>>>>>

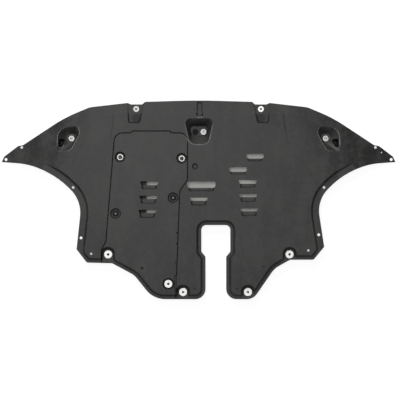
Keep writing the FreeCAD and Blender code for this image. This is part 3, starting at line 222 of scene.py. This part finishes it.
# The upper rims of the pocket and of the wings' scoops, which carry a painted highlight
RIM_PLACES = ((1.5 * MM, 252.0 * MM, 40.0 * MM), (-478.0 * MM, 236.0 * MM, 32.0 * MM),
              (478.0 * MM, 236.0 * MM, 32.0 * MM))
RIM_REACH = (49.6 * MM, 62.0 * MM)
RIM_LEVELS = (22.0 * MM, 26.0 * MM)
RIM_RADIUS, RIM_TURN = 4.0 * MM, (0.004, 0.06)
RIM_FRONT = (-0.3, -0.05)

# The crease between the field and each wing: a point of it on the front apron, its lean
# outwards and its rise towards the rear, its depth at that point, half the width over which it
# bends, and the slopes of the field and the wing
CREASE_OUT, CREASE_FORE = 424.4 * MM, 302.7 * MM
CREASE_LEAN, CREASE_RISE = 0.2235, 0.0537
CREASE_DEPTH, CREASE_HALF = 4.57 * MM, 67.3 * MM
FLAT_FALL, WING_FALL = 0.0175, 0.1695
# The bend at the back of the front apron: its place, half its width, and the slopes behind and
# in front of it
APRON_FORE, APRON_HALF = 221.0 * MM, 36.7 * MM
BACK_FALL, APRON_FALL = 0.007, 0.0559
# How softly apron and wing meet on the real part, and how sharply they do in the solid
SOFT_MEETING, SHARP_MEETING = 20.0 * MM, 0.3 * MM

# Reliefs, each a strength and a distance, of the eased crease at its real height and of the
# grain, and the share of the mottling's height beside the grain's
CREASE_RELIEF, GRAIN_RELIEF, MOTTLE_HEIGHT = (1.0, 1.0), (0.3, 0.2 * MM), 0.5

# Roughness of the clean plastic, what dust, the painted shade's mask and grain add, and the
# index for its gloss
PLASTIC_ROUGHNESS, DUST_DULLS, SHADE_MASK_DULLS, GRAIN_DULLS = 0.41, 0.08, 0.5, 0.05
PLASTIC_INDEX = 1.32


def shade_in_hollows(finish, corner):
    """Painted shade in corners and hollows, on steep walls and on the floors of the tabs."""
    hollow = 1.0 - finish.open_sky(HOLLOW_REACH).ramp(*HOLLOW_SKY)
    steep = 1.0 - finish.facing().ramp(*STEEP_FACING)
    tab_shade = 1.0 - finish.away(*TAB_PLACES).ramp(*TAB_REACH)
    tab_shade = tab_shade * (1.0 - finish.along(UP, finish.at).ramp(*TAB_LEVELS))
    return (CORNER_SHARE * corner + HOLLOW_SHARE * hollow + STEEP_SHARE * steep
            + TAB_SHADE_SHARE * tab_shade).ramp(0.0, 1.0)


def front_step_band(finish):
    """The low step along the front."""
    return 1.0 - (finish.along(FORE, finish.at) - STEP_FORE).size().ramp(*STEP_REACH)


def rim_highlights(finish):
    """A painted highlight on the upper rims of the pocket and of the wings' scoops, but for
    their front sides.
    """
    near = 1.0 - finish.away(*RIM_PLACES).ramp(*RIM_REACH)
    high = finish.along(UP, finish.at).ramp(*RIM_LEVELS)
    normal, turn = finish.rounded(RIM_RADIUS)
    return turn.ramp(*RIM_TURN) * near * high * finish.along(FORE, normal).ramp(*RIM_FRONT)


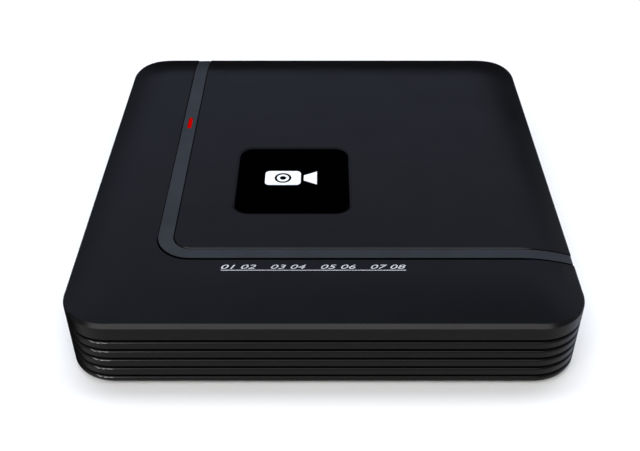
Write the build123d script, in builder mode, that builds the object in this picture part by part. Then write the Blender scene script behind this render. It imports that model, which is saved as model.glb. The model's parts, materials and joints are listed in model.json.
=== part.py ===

<<<<<

#### [Exercise]
Check each line of the records for the word "Blender", and show the lines that contain it.

#### [Solution to this task]
Keep writing the FreeCAD and Blender code for this image. This is part 3, starting at line 222 of scene.py. This part finishes it.
Write the build123d script, in builder mode, that builds the object in this picture part by part. Then write the Blender scene script behind this render. It imports that model, which is saved as model.glb. The model's parts, materials and joints are listed in model.json.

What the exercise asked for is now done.